* SET EXERCISE:
The listing below should be written out exactly; please include all of it.

----- COLLECTED DATA

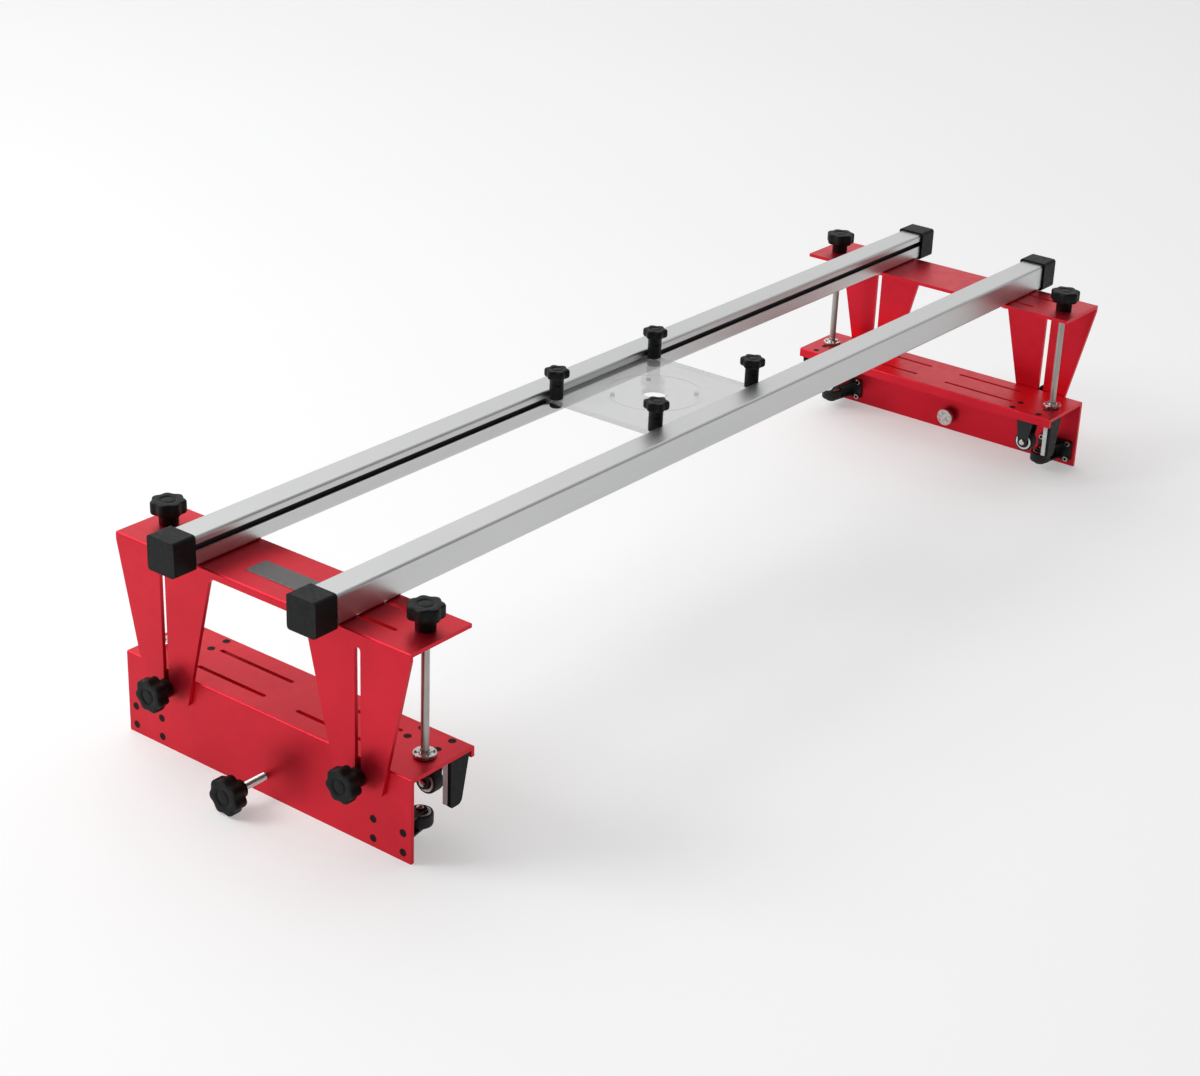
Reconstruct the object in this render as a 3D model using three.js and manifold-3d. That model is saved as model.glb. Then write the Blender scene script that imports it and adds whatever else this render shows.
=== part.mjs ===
// A router sled for flattening slabs, in millimetres, +Z up.
// Two aluminium rails carry a clear router plate along X. Each end stands on a
// red sheet-metal carriage whose wheels roll along Y on the edge of a bench, and
// four screws raise or lower the rails over the carriages.
import * as THREE from "three";
import { mergeVertices } from "three/addons/utils/BufferGeometryUtils.js";
import Module from "manifold-3d";

const wasm = await Module();
wasm.setup();

// Driving dimensions.
const GAP = 0.3;
const SHEET = 4;
const BEND = { outer: 1.6, inner: 0.6 };

const SKIRT_FACE = 618;
const CARRIAGE = { halfWidth: 183, height: 86, depth: 84, lip: 11 };
const SADDLE = { halfWidth: 185, top: 212, depth: 80, apron: 8 };
const LEG = { y: 123.5, topHalf: 61.5, bottomHalf: 28.5, bottom: 57, slotWidth: 7, slotTop: 198 };
const RAIL = { size: 30, halfLength: 651, y: 88, slotWidth: 6.3, slotHeight: 19, slotDepth: 6 };
const CAP = { size: 35, length: 27, wall: 3 };

const DECK_SLOT_ROWS = [{ x: 558, end: 118 }, { x: 594.5, end: 110 }];
const SADDLE_SLOT_ROWS = [{ x: 561, end: 130 }, { x: 596, end: 146 }];
const DECK_SLOT_WIDTH = 4.8;

const SCREW = { x: 577, y: 162, radius: 4, bottom: 75, collarRadius: 7 };
const NUT = { flangeRadius: 11, flange: 3.5, bodyRadius: 5.1, above: 2, below: 10 };
const LOCK = { z: 19, radius: 4, knobX: 663, padRadius: 11, padInner: 603, padThickness: 5 };
const LEG_LOCK = { z: 69, radius: 3, inner: 606 };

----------

* EXERCISE ANSWER:
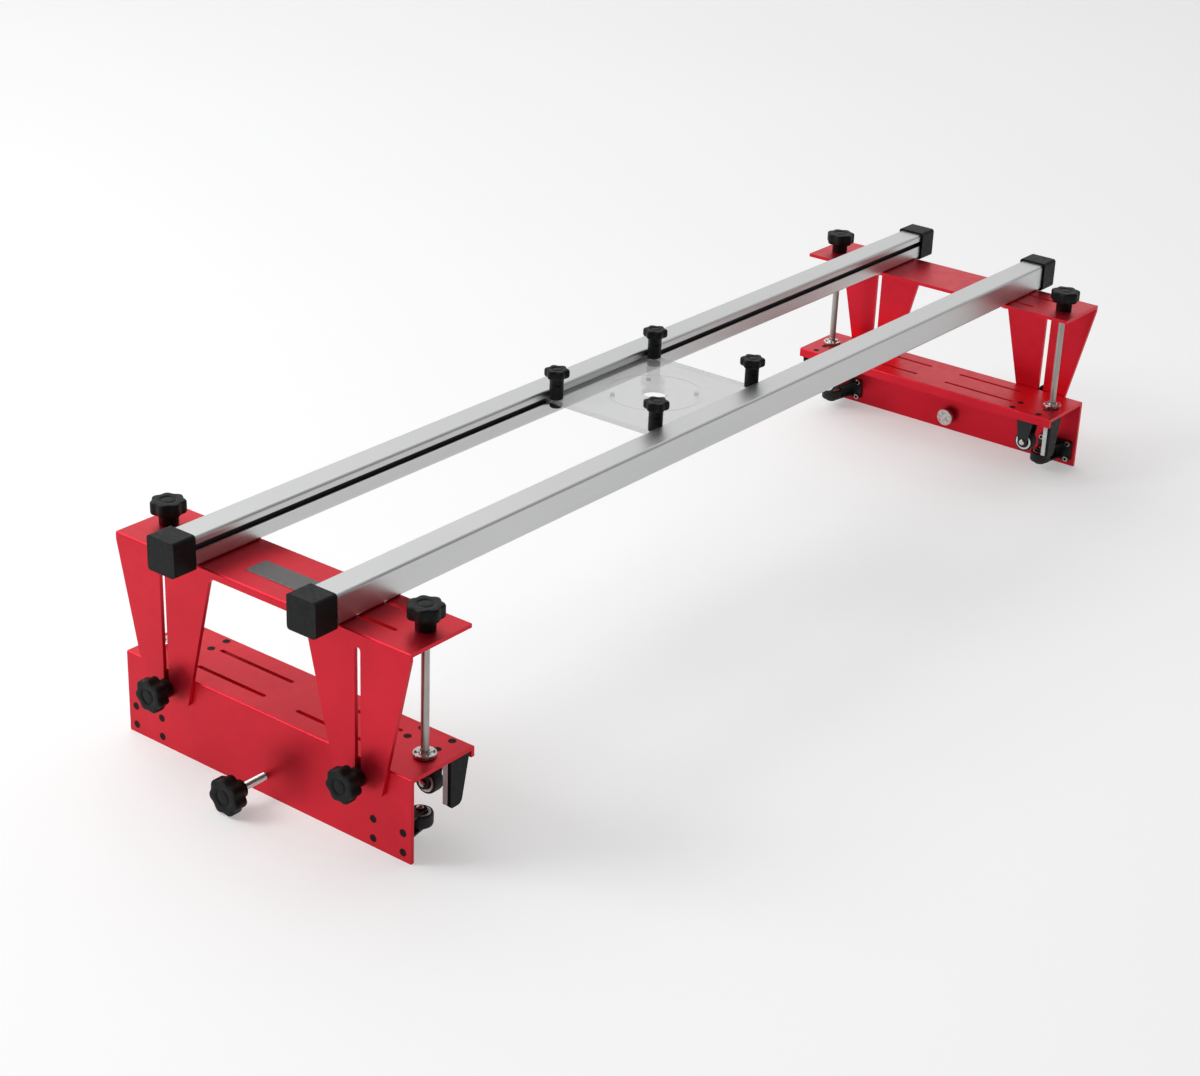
Reconstruct the object in this render as a 3D model using three.js and manifold-3d. That model is saved as model.glb. Then write the Blender scene script that imports it and adds whatever else this render shows.
=== part.mjs ===
// A router sled for flattening slabs, in millimetres, +Z up.
// Two aluminium rails carry a clear router plate along X. Each end stands on a
// red sheet-metal carriage whose wheels roll along Y on the edge of a bench, and
// four screws raise or lower the rails over the carriages.
import * as THREE from "three";
import { mergeVertices } from "three/addons/utils/BufferGeometryUtils.js";
import Module from "manifold-3d";

const wasm = await Module();
wasm.setup();

// Driving dimensions.
const GAP = 0.3;
const SHEET = 4;
const BEND = { outer: 1.6, inner: 0.6 };

const SKIRT_FACE = 618;
const CARRIAGE = { halfWidth: 183, height: 86, depth: 84, lip: 11 };
const SADDLE = { halfWidth: 185, top: 212, depth: 80, apron: 8 };
const LEG = { y: 123.5, topHalf: 61.5, bottomHalf: 28.5, bottom: 57, slotWidth: 7, slotTop: 198 };
const RAIL = { size: 30, halfLength: 651, y: 88, slotWidth: 6.3, slotHeight: 19, slotDepth: 6 };
const CAP = { size: 35, length: 27, wall: 3 };

const DECK_SLOT_ROWS = [{ x: 558, end: 118 }, { x: 594.5, end: 110 }];
const SADDLE_SLOT_ROWS = [{ x: 561, end: 130 }, { x: 596, end: 146 }];
const DECK_SLOT_WIDTH = 4.8;

const SCREW = { x: 577, y: 162, radius: 4, bottom: 75, collarRadius: 7 };
const NUT = { flangeRadius: 11, flange: 3.5, bodyRadius: 5.1, above: 2, below: 10 };
const LOCK = { z: 19, radius: 4, knobX: 663, padRadius: 11, padInner: 603, padThickness: 5 };
const LEG_LOCK = { z: 69, radius: 3, inner: 606 };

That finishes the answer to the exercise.